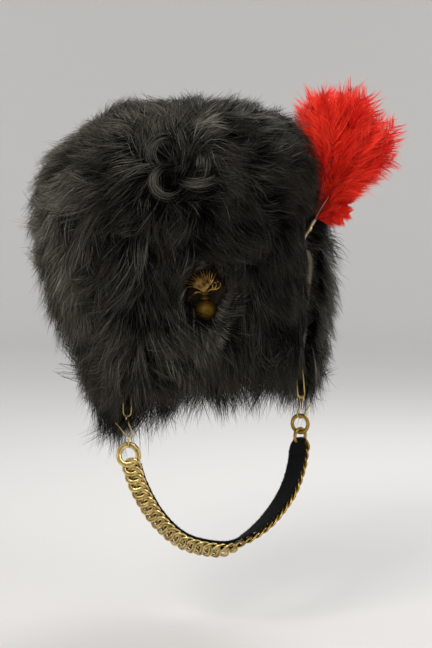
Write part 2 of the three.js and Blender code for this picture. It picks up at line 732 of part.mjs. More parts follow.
add(hanging, 'end_ring', curbLink(END_RING, 24), FINISH.brass).applyMatrix4(chainFrame(0));
const pitch = (routeLength - CHAIN.firstAt) / (CHAIN.links - 1);
for (let i = 0; i < CHAIN.links; i++) {
  const name = `chain_link_${String(i + 1).padStart(2, '0')}`;
  const link = add(hanging, name, curbLink(CHAIN, 16), FINISH.brass);
  link.applyMatrix4(chainFrame(CHAIN.firstAt + i * pitch));
}
add(hanging, 'chain_strap', chainStrap(), FINISH.velvet);

const group = new THREE.Group();
group.add(cap, hanging);
export default group;
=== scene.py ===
"""Looks of a tall parade cap: black fur, red plume, grenade badge and brass chin chain.

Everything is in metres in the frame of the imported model, with the wearer's left at +X and the
front at -Y. New pieces are numpy surfaces and ribbons laid around the model's own nodes.
"""

import math

import bmesh
import bpy
import numpy as np
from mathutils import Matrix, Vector
from mathutils.bvhtree import BVHTree


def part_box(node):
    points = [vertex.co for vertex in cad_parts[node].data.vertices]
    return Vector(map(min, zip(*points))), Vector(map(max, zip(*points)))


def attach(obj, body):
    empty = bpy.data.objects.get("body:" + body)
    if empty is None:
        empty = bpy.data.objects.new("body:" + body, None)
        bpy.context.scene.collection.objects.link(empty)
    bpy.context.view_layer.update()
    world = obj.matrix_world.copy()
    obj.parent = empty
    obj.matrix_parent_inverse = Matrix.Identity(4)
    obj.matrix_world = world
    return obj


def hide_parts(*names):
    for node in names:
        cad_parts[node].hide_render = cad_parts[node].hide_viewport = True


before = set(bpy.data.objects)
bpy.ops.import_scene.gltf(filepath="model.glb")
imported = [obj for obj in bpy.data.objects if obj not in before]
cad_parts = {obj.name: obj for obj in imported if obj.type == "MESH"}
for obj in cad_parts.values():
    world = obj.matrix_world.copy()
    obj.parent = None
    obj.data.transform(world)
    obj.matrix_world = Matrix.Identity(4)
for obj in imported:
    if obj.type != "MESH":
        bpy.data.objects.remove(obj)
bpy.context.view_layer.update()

# ---- Camera ----
# Straight in front of the cap and a little above it, as far off as a portrait is taken.
AIM = Vector((0.003, 0, 0.0484))
DISTANCE, ELEVATION = 1.6, math.radians(4)

camera_data = bpy.data.cameras.new("camera")
camera_data.lens, camera_data.sensor_width = 86.3, 36
camera = bpy.data.objects.new("camera", camera_data)
bpy.context.collection.objects.link(camera)
camera.location = AIM + DISTANCE * Vector((0, -math.cos(ELEVATION), math.sin(ELEVATION)))
camera.rotation_euler = (math.pi / 2 - ELEVATION, 0, 0)
bpy.context.scene.camera = camera

# ---- Studio ----
# A round pale floor that sweeps up into a wall on all sides, three large soft lamps on the cap,
# four overhead that wash the wall, and an even grey sky. The floor is where a stand under the
# wearer's head would be, below the chain.
FLOOR = -0.262
SWEEP = {"bend_from": 3.5, "radius": 1.5, "top": 2.2, "around": 96}
LAMPS = [
    {"name": "key", "at": (-0.9, -1.5, 1.25), "size": 0.9, "watts": 30, "tint": (1, 0.97, 0.93)},
    {"name": "fill", "at": (2.0, -1.7, 1.2), "size": 1.3, "watts": 18, "tint": (0.95, 0.97, 1)},
    {"name": "rim", "at": (0.5, 1.1, 1.3), "size": 0.9, "watts": 16, "tint": (1, 1, 1)},
]


def node(tree, kind, inputs=(), **settings):
    """Adds a shader node, sets its properties, and gives each input a value or a link."""
    made = tree.nodes.new("ShaderNode" + kind)
    for name, value in settings.items():
        setattr(made, name, value)
    for name, value in dict(inputs).items():
        if isinstance(value, bpy.types.NodeSocket):
            tree.links.new(value, made.inputs[name])
        else:
            made.inputs[name].default_value = value
    return made


def new_finish(name, **sockets):
    """A material, its node tree and its Principled BSDF with these sockets set."""
    material = bpy.data.materials.new(name)
    material.use_nodes = True
    tree = material.node_tree
    shader = tree.nodes["Principled BSDF"]
    for socket, value in sockets.items():
        shader.inputs[socket.replace("_", " ")].default_value = value
    return material, tree, shader


def add_piece(name, vertices, faces, material):
    """A smooth mesh object at the origin from places and each face's list of corners."""
    mesh = bpy.data.meshes.new(name)
    mesh.from_pydata(np.asarray(vertices).tolist(), [], faces)
    mesh.polygons.foreach_set("use_smooth", [True] * len(mesh.polygons))
    mesh.materials.append(material)
    piece = bpy.data.objects.new(name, mesh)
    bpy.context.collection.objects.link(piece)
    return piece


def sweep_surface():
    """Floor, quarter circle and wall: one profile of radius and height turned about Z."""
    turn = np.linspace(0, math.pi / 2, 24)
    out = SWEEP["bend_from"] + SWEEP["radius"] * np.append(np.sin(turn), 1)
    z = np.append(FLOOR + SWEEP["radius"] * (1 - np.cos(turn)), SWEEP["top"])
    about = 2 * math.pi * np.arange(SWEEP["around"])[:, None] / SWEEP["around"]
    places = np.stack(np.broadcast_arrays(out * np.cos(about), out * np.sin(about), z), -1)
    rows, steps = np.arange(SWEEP["around"])[:, None], np.arange(len(z) - 1)
    here, beside = rows * len(z) + steps, (rows + 1) % SWEEP["around"] * len(z) + steps
    walls = np.stack([here, here + 1, beside + 1, beside], -1).reshape(-1, 4)
    floor = (rows[:, 0] * len(z)).tolist()
    return places.reshape(-1, 3), [floor] + walls.tolist()


paper = new_finish("studio_paper", Roughness=0.9, Base_Color=(0.66, 0.645, 0.62, 1))[0]
add_piece("studio_sweep", *sweep_surface(), paper)

WALL_WASH = {"out": 2.4, "up": 3.2, "watts": 42, "size": 1.6, "aim_out": 5.0, "aim_up": 0.5}
for quarter in range(4):
    turn = math.pi * (0.25 + quarter / 2)
    way = Vector((math.cos(turn), math.sin(turn), 0))
    LAMPS.append({
        "name": f"wash_{quarter}",
        "at": WALL_WASH["out"] * way + Vector((0, 0, WALL_WASH["up"])),
        "aim": WALL_WASH["aim_out"] * way + Vector((0, 0, WALL_WASH["aim_up"])),
        "size": WALL_WASH["size"], "watts": WALL_WASH["watts"], "tint": (1, 1, 1),
    })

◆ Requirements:
Reproduce only the lines from the one containing "for (let i = 0;" through the one containing "import numpy as np", inclusive of both.

◆ Solution to this problem:
for (let i = 0; i < CHAIN.links; i++) {
  const name = `chain_link_${String(i + 1).padStart(2, '0')}`;
  const link = add(hanging, name, curbLink(CHAIN, 16), FINISH.brass);
  link.applyMatrix4(chainFrame(CHAIN.firstAt + i * pitch));
}
add(hanging, 'chain_strap', chainStrap(), FINISH.velvet);

const group = new THREE.Group();
group.add(cap, hanging);
export default group;
=== scene.py ===
"""Looks of a tall parade cap: black fur, red plume, grenade badge and brass chin chain.

Everything is in metres in the frame of the imported model, with the wearer's left at +X and the
front at -Y. New pieces are numpy surfaces and ribbons laid around the model's own nodes.
"""

import math

import bmesh
import bpy
import numpy as np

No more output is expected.